Referring to FIG. 1, a well having a casing string 11 disposed within the well is shown. Casing 11 may be perforated at a lower end for allowing well fluid to enter. An electric submersible progressive cavity pump or progressing cavity pump assembly (ESPCP) 13 is disposed within casing 11 at the end of a first tubing string 15. ESPCP 13 may include an electric motor 17, a seal section 19, a gear box 21, and a pump 23. A flexshaft 25 may extend from motor 17 through seal section 19 and gear box 21 to pump 23. There flexshaft 25 may couple to an ESPCP rotor 29 positioned within ESPCP stator 31. ESPCP rotor 29 may rotate in response to rotation of flexshaft 25 causing fluid to enter pump 23 and be moved downstream through tubing string 15. A power cable 18 may run from the surface of the well to electric motor 17 to provide voltage to motor 17 for operation of ESPCP 13. Power cable 18 runs alongside tubing string 15.
First tubing string 15 may extend from a discharge of ESPCP 13 to an intake of a rod driven progressive cavity pump or progressing cavity pump assembly (RDPCP) 33. RDPCP 33 may include an RDPCP stator 35 and an RDPCP rotor 37. RDPCP stator 35 may couple to an upper end of first tubing string 15 such that fluid flow downstream through first tubing string 15 may flow into the intake of RDPCP 33. RDPCP stator 35 may have a lower end that is open to first tubing string 15 so that RDPCP stator 35 is in the flow line of ESPCP 13, i.e. fluid in first tubing string 15 may flow directly into RDPCP stator 35. A person skilled in the art may understand that tubing string 15 may be quite long, upwards of several thousand feet. In the illustrated embodiment, first tubing string 15 may be as long as 7,000 feet. A second string of tubing 39 may couple to the discharge of RDPCP 33 and extend to a surface. Well fluids may flow from RDPCP 33 to the surface through second string of tubing 39. RDPCP 33 may include RDPCP rotor 37 positioned within and configured to rotate within RDPCP stator 35 to move fluids through RDPCP 33. A drive rod 41 may couple to RDPCP rotor 37 and extend to the surface of the well. There, drive rod 41 may further couple to a motor, such as an electric engine or combustion engine, adapted to rotate drive rod 41.

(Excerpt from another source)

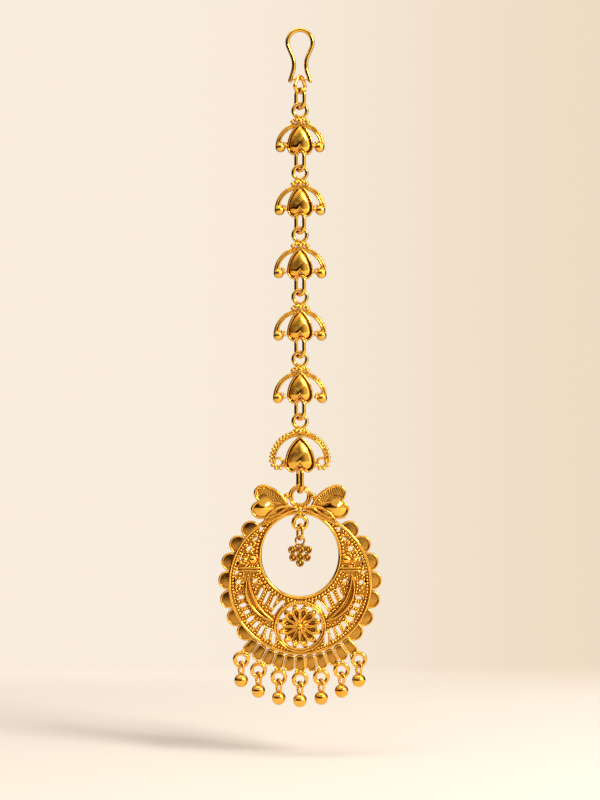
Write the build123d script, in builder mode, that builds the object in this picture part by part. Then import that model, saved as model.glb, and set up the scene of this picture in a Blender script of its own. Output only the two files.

Referring to FIG. 2, drive rod 41 may extend to the surface of the well where drive rod 41 may be coupled to a drive head 43. A person skilled in the art may understand that drive rod 41 may comprises multiple shafts coupled together so that each shaft may rotate in response to rotation of the previous shaft. Drive head 43 may include a bearing box and an electric motor. Drive head 43 may be positioned in any suitable manner such that operation of the electric motor within drive head 43 may cause rotation of drive rod 41. Drive head 43 may include any suitable motor, such as a gas powered or electric motor. As drive head 43 causes rotation of drive rod 41, drive rod 41 may, in turn, rotate RDPCP rotor 37 within RDPCP stator 35.
As well operations move from completion to production, ESPCP 13 may be lowered into casing 13 to a production zone 45. Production zone 45 may be at a significant depth within the well, perhaps up to 14,000 feet. ESPCP 13 may not have sufficient pumping head to produce fluids from production zone 45 to the surface of the well. As ESPCP 13 is lowered into the well, first tubing string 15 may be coupled to and run into the well so that ESPCP 13 may move well fluids downstream through first tubing string 15. After running first tubing string 15 in for a sufficient length, such as 5,000 to 7,000 feet, RDPCP stator 35 may be coupled to a downstream end of first tubing string 15 opposite ESPCP 13. Second tubing string 39 may then be coupled to RDPCP stator 35 opposite ESPCP 13. Second tubing string 39 may be run into casing 11 until ESPCP 13 is at production zone 45, and RDPCP 33 is at an intermediate zone 47 within the well. Second string of tubing 39 may be hung from a tubing hanger so that RDPCP 33 and ESPCP 13 are suspended within casing 11. Following landing and setting of second string of tubing 39, RDPCP rotor 37 may be run into the well on drive rod 41 and landed on a tag bar 36. Tag bar 36 may be mounted to RDPCP stator 35 or first string of tubing 15 so that when RDPCP rotor 37 lands on tag bar 36, RDPCP rotor 37 may be positioned within RDPCP stator 35. Drive rod 41 may then be coupled to drive head 43.
In operation, ESPCP 13 may operate through electrical power to lift well fluids from production zone 45 to intermediate zone 47. There, the well fluids lifted by ESPCP 13 may discharge into the intake of RDPCP 33. RDPCP 33 may then operate to lift the well fluids from intermediate zone 47 to the surface of the well. In this manner, well fluids may be lifted from the well from depths greater than the maximum pumping lift of the progressive cavity pump (PCP) located in the production zone at the bottom of the well. A person skilled in the art may understand that the present invention may be modified to utilize alternative pump types in the positions of ESPCP 13 and RDPCP 33. The disclosed embodiments contemplate and include such modifications.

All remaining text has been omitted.